Buy at least ten shrimp, all from one colour line. Ten all but guarantees both sexes and gives the colony genetic room to grow; mixing colour lines sends the offspring back towards wild-type brown within a couple of generations, so pick one line and enjoy it. Standard-grade cherries run £2–4 each in the UK.
When they arrive, drip acclimatise them over 1–2 hours rather than tipping them in — the gap between the seller's water and yours is exactly the sudden swing shrimp hate most. The drip method guide walks through it with nothing more than a jug and an airline. Net the shrimp across at the end; the transport water goes down the drain, never into the tank.
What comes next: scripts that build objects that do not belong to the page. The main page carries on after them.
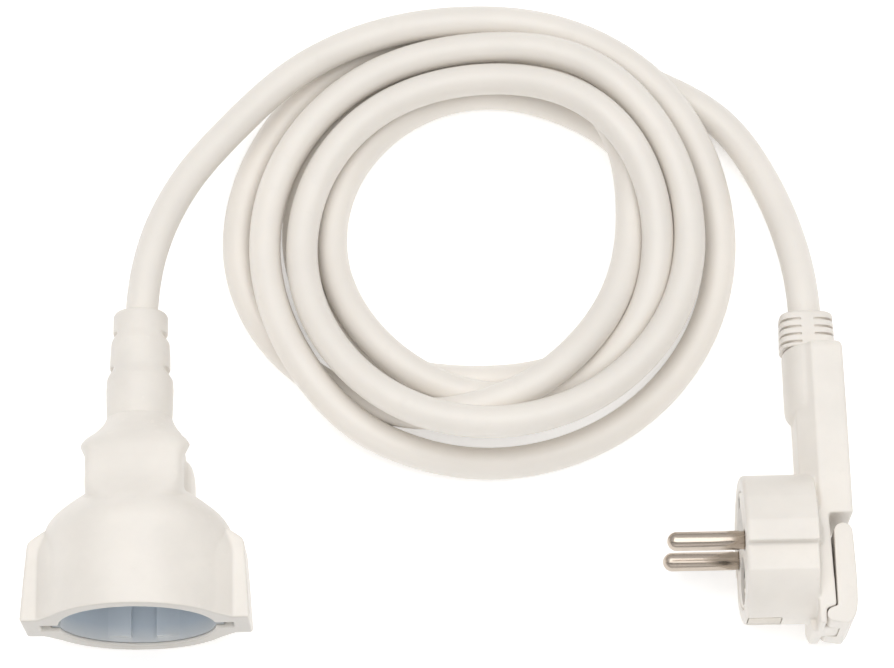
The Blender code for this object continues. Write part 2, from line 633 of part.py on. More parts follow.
def plug_strain_relief():
    """Sleeve at the top of the arm, slit from both sides round a plain spine."""
    centre = (CABLE_X, PLUG_R)
    half_x, half_z = PLUG_RELIEF_HALF
    neck = 5.6 * MM
    taper = 0.25 * MM
    sections = [(neck, neck, 2.0, 17.9 * MM), (neck, neck, 2.0, ARM_TOP_Y),
                (half_x, half_z, 3.6, ARM_TOP_Y + GAP),
                (half_x - taper, half_z - taper, 3.6, PLUG_RELIEF_END_Y - MM),
                (half_x - MM, half_z - 0.9 * MM, 3.2, PLUG_RELIEF_END_Y)]
    rings = [super_ring(a, b, power, y, 36, centre) for a, b, power, y in sections]
    relief = loft("plug_strain_relief", rings, relief_plastic())
    bore_r = CABLE_R + GAP
    cut(relief, turned("relief_bore_tool", [(bore_r, 17 * MM), (bore_r, PLUG_RELIEF_END_Y + MM)],
                       centre, "y", count=24))
    pitch = 2.05 * MM
    slots = [(36.1 * MM - pitch * i, -1) for i in range(4)] + [(36.1 * MM - pitch * i, 1) for i in range(3)]
    side_slots(relief, slots, centre, 8.5 * MM, 0.7 * MM, 5.2 * MM)
    return relief


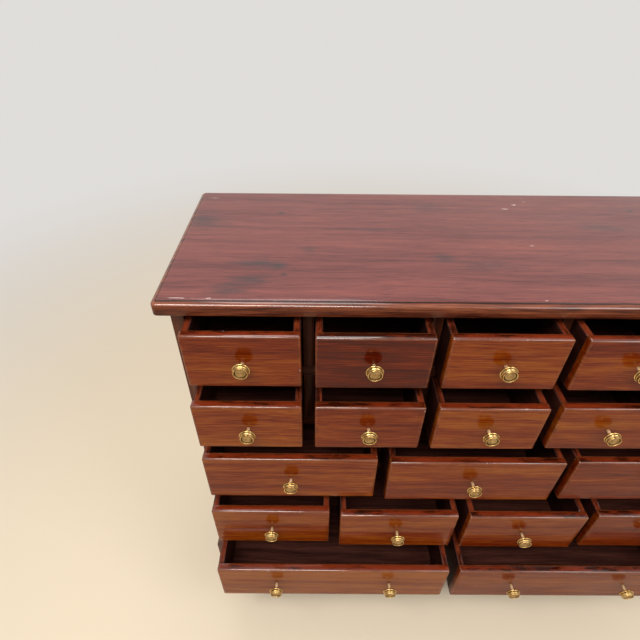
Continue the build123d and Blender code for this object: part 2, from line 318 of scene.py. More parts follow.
def stained_wood(name, dark, middle, light, gloss=0.5, gloss_at_edges=0.0, coat_index=1.5, roughness=0.34,
                 specular=0.08, contrast=0.85, stripes=1.0, wear=0.4, top_light_colour=None, marked=False,
                 own_grain=True):
    """Red-brown stained and varnished hardwood with streaks, pores and rubbed edges.

    stripes shares the figure between broad streaks and fine lines, a colour for what faces up paints the
    light falling on those faces, and marked adds the smudges and chips of the top.
    """
    finish = Finish(name)
    if own_grain:
        grain = finish.node("Attribute", {"attribute_name": "grain"}, output="Vector")
        tone = finish.node("Attribute", {"attribute_name": "tone"}, output="Fac")
        edge = finish.node("Attribute", {"attribute_name": "edge"}, output="Fac")
    else:
        grain = finish.node("TexCoord", output="Object")
        tone = edge = 0.0

    # Figure of the wood, and its open pores.
    line = follow_grain(finish, grain)
    bands = finish.noise(finish.stretch(line, 1.3, 20, 20), detail=3.0, roughness=0.55)
    streaks = finish.noise(finish.stretch(line, 4.5, 120, 120), detail=4.0, roughness=0.6)
    fine_lines = finish.noise(finish.stretch(line, 14, 430, 430), detail=3.0, roughness=0.65)
    rings = growth_rings(finish, line)
    figure = bands * 1.1 + streaks * stripes + fine_lines * (2.0 - stripes) + rings * 0.14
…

As for the shrimp themselves: our own colony is rebuilding at the moment, so if you'd like ours, the waitlist is the first to hear when the next broods are graded.
The first weeks with shrimp in
Expect new arrivals to look pale and hide for a day or two — colour returns as stress drops. Feed nothing on day one, then settle into 2–3 small feeds a week; a cycled, planted tank is already growing biofilm, which is their primary diet, and overfeeding is the number-one killer of cherry shrimp. Any fresh food still sitting there after a few hours comes out.
Change 10–20% of the water weekly — dechlorinated, temperature-matched, poured in slowly — and top up evaporation between changes. Beyond that, the routine is mostly watching, which is the good bit. The complete ongoing-husbandry manual is our cherry shrimp care guide; the setup was the hard part, and you've just finished it.
FAQ
What do you need for a shrimp tank?
A glass aquarium of 19L or more (10L at a push), an air-driven sponge filter with an air pump and non-return valve, inert sand or fine gravel, easy live plants, a chloramine-rated dechlorinator, a liquid test kit plus a GH/KH kit, a thermometer, and an ammonia source for cycling. A TDS pen and a light on a timer are the first upgrades we'd add. Most UK rooms don't need a heater.
How long should a new shrimp tank run before adding shrimp?
Until the nitrogen cycle is finished, which typically takes 4–6 weeks and sometimes longer. The calendar isn't the test — the readings are: the tank should convert dosed ammonia with ammonia and nitrite both at zero and nitrate rising. Seeded filter media from an established aquarium can shorten the wait considerably.
What size tank do cherry shrimp need?
10L is the absolute minimum and 19L or more is what we recommend. Bigger is easier, not harder: a larger volume holds its temperature and chemistry steadier, and shrimp are killed by swings far more often than by any single wrong number. More volume also means more of the biofilm-covered surface area the colony feeds on.
Do I need a heater for a shrimp tank in the UK?
Usually not. Cherry shrimp are happy from 18–26°C, and an unheated tank in a typical UK room sits around 18–21°C — fine for health, merely slower for breeding. If the room drops below 18°C in winter, or you want the quicker breeding that comes at 21–24°C, add a small preset heater.